Sometimes it may be beneficial to let  sharing come from those who take the initiative to offer their speech  and at other times it might be beneficial to take turns around the  circle so those who may be more timid can share.  There is no obligation  to share at any time and it is completely acceptable to simply take a  breath, bring the hands together and bow to signal your wish to pass or  simply say ‘pass’.

Mindful sharing is not a time to engage in  theoretical or abstract conversations about concepts or texts but  rather, we speak directly from our own experiences.  We refrain from  characterizing the experiences of others, giving unsolicited advice, or  inserting ourselves into their stories.  By avoiding such “cross-talk,”  we honor and safeguard each individual’s sharing.  We remember not to  spread news that we do not know to be certain and not to criticize or  condemn things of which we are not sure.  We refrain from uttering words  that can cause division or discord.  Whatever is shared during Mindful  Sharing is held in confidence.

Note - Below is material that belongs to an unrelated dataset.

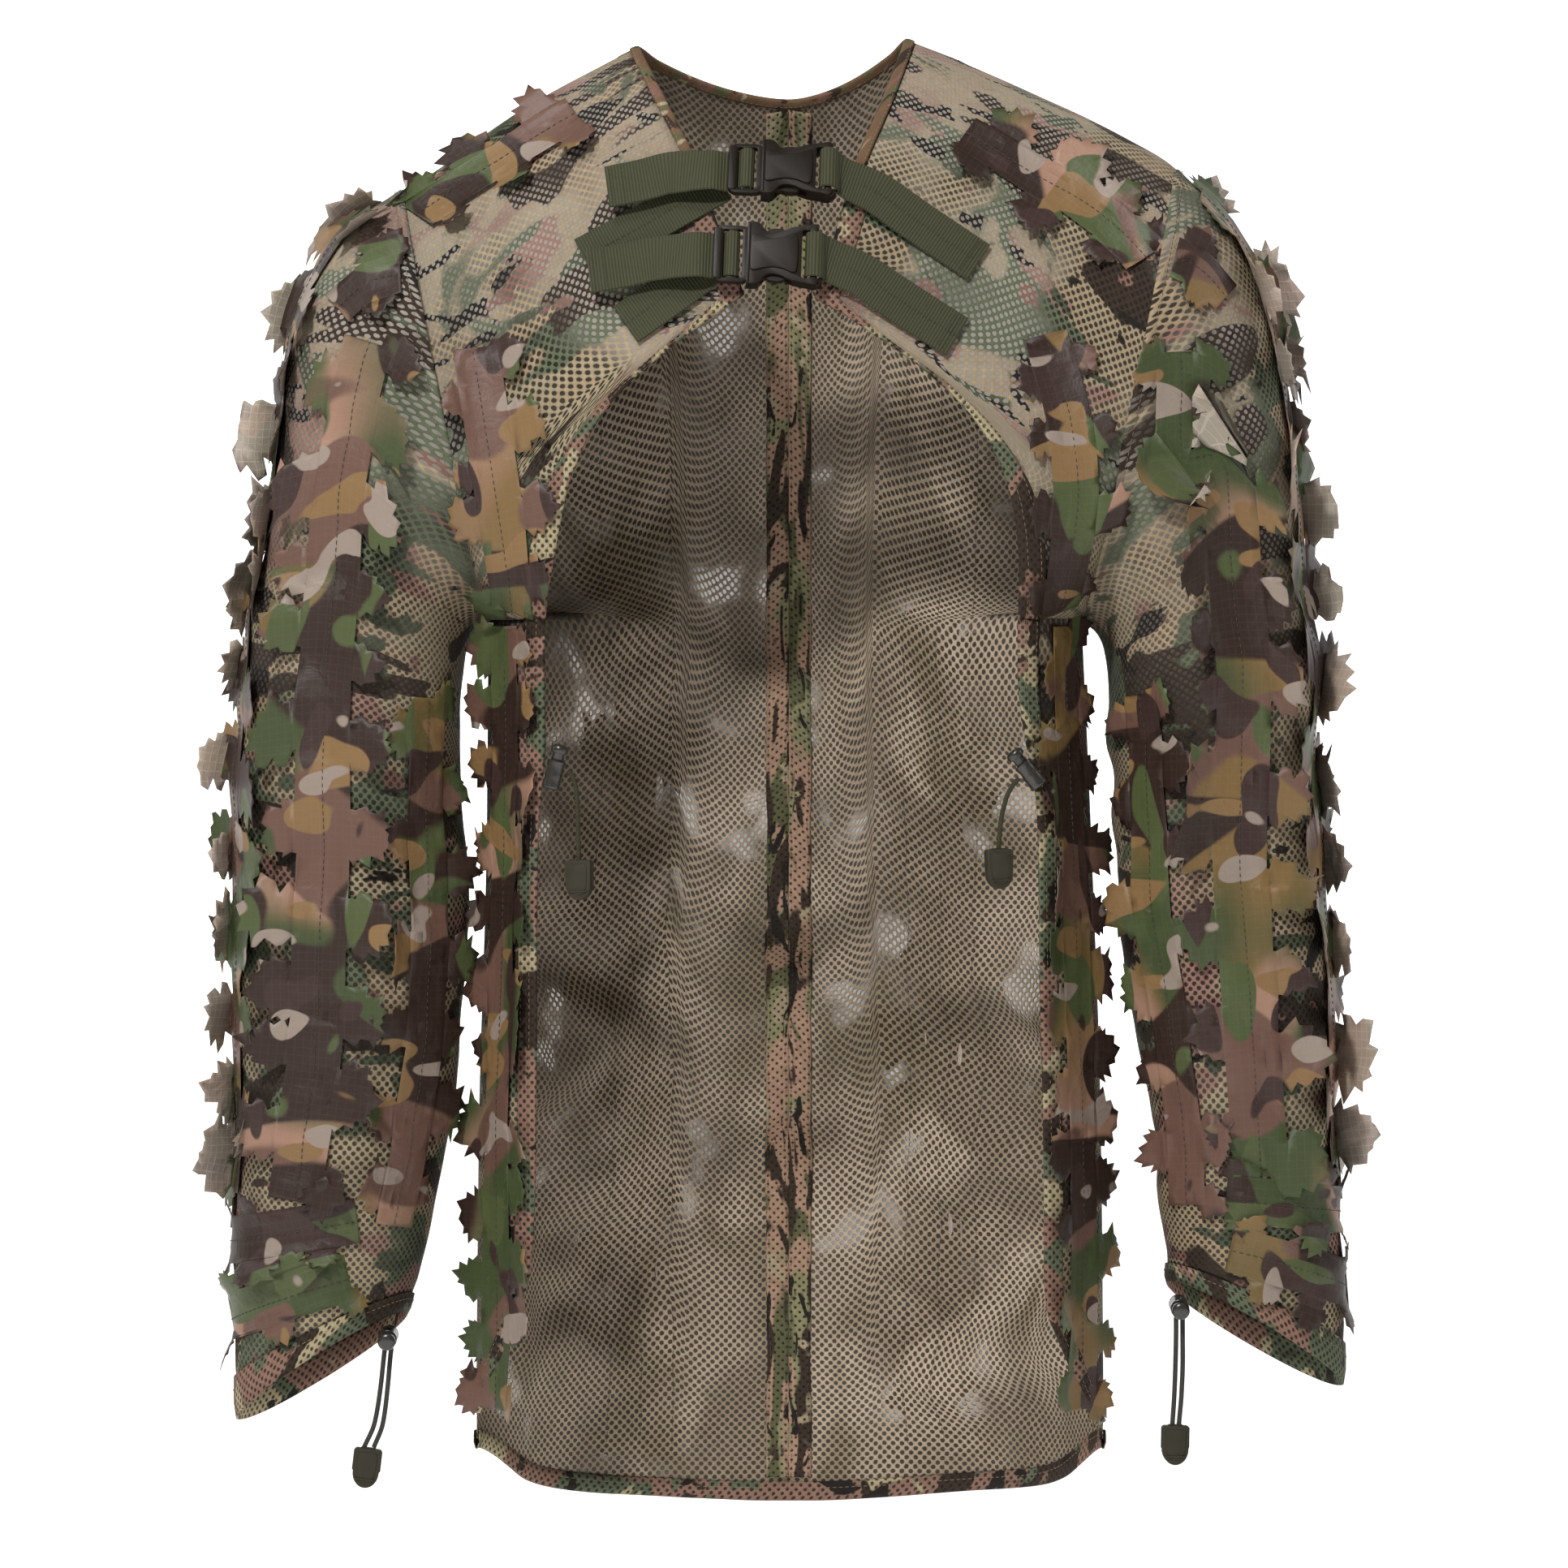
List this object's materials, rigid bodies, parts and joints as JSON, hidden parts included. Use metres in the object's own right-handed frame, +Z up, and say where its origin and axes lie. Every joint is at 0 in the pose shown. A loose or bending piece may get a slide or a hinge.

By practicing deep listening while  others are speaking, we help create a calm and receptive environment.   Mindful of our own inner dialog, we resist the impulse to agree or  disagree.  We can then bring our mind back to being present with the  person who is speaking.  In deep listening, our mind is open, curious,  and interested -- as though we were hearing this person for the first  time.  It is a form of listening that not only hears what is said but  also seeks to understand the whole person behind the words.

We  will resist interrupting others as much as possible because it will  allow us the time to pause to explore whether the interruption is  necessary.  If someone becomes uncomfortable or emotional during Mindful  Sharing, we resist the impulse to comfort them with words or by leaving  our seat.  The impulse to comfort another who is in pain is a healthy  and natural response.  However, it is important to recognize that these  actions can be motivated by the desire to avoid our own discomfort at  seeing someone else in pain more than the desire to comfort the other.   It is only when we learn to be mindful and are willing to be present  with our own discomfort that we can be available to comfort the pain of  others.  Validating eye contact and supportive body language are  appropriate. 

If a friend shares about a difficulty he or she is  facing, we will respect that he or she may or may not wish to talk  about this individually outside of the Mindful Sharing time.  By being  witness to community members, we support healing, joy, and the spiritual  growth of the individual and ourselves.